*PROBLEM REQUIREMENTS*. Print every entry exactly as written.

Entries with parts and joints:
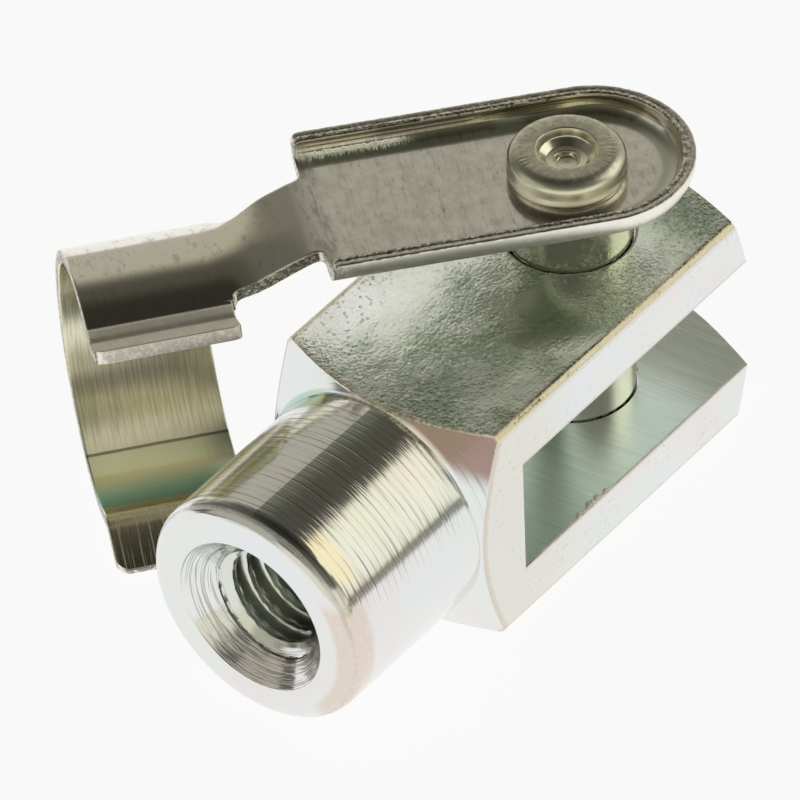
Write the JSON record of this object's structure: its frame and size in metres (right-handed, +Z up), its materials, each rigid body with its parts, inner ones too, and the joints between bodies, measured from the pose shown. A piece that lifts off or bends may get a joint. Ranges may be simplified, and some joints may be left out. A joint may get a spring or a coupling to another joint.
{
  "type": "clevis rod end",
  "caption": "Fork-shaped rod end with a threaded shank and a cross pin held by a swinging spring clip that clasps the shank.",
  "frame": {"origin": "where the pin's axis crosses the fork's axis, in the middle of the slot", "axes": "+X runs along the fork's axis out of its mouth, -X out of the threaded shank, +Z up along the pin towards its button, and the fork lies on its lower flat"},
  "size_m": [0.0209, 0.0171, 0.0113],
  "materials": {
    "plated_fork": "zinc plated, turned and milled, blue-white passivated",
    "plated_pin": "zinc plated, smooth, yellow-green tinted",
    "plated_clip": "zinc plated spring sheet, smooth with sheared edges"
  },
  "bodies": {
    "fork": {"fork": "plated_fork"},
    "pin": {"pin": "plated_pin"},
    "clip": {"clip": "plated_clip"}
  },
  "joints": [
    {"name": "pin_lift", "type": "slide", "parent": "fork", "child": "pin", "axis": [0, 0, 1], "range_m": [-0.0016, 0.0081]},
    {"name": "clip_swing", "type": "hinge", "parent": "pin", "child": "clip", "pos_m": [0, 0, 0.0061], "axis": [0, 0, -1], "range_deg": [-1, 277]}
  ]
}
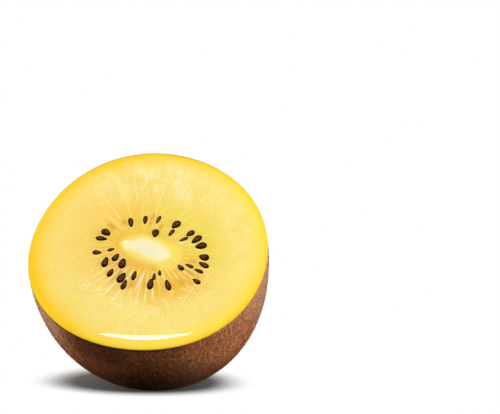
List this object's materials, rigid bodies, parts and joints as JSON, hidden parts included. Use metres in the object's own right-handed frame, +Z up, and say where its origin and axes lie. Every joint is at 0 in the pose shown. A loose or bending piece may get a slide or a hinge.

*FINISHED EXERCISE*.
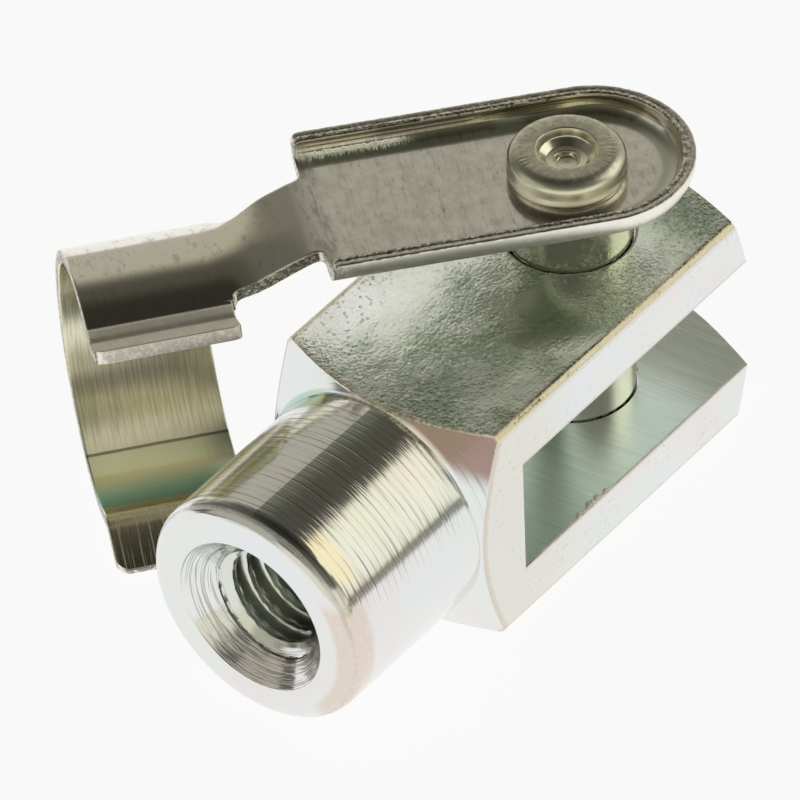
Write the JSON record of this object's structure: its frame and size in metres (right-handed, +Z up), its materials, each rigid body with its parts, inner ones too, and the joints between bodies, measured from the pose shown. A piece that lifts off or bends may get a joint. Ranges may be simplified, and some joints may be left out. A joint may get a spring or a coupling to another joint.
{
  "type": "clevis rod end",
  "caption": "Fork-shaped rod end with a threaded shank and a cross pin held by a swinging spring clip that clasps the shank.",
  "frame": {"origin": "where the pin's axis crosses the fork's axis, in the middle of the slot", "axes": "+X runs along the fork's axis out of its mouth, -X out of the threaded shank, +Z up along the pin towards its button, and the fork lies on its lower flat"},
  "size_m": [0.0209, 0.0171, 0.0113],
  "materials": {
    "plated_fork": "zinc plated, turned and milled, blue-white passivated",
    "plated_pin": "zinc plated, smooth, yellow-green tinted",
    "plated_clip": "zinc plated spring sheet, smooth with sheared edges"
  },
  "bodies": {
    "fork": {"fork": "plated_fork"},
    "pin": {"pin": "plated_pin"},
    "clip": {"clip": "plated_clip"}
  },
  "joints": [
    {"name": "pin_lift", "type": "slide", "parent": "fork", "child": "pin", "axis": [0, 0, 1], "range_m": [-0.0016, 0.0081]},
    {"name": "clip_swing", "type": "hinge", "parent": "pin", "child": "clip", "pos_m": [0, 0, 0.0061], "axis": [0, 0, -1], "range_deg": [-1, 277]}
  ]
}
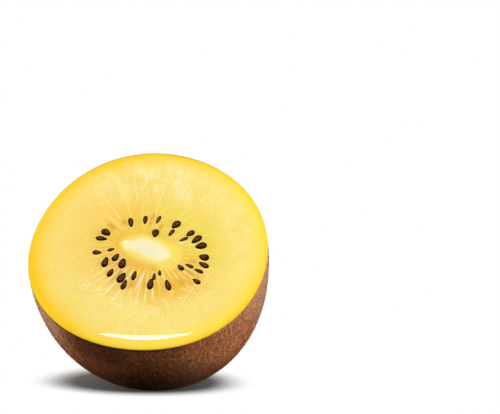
List this object's materials, rigid bodies, parts and joints as JSON, hidden parts included. Use metres in the object's own right-handed frame, +Z up, and say where its origin and axes lie. Every joint is at 0 in the pose shown. A loose or bending piece may get a slide or a hinge.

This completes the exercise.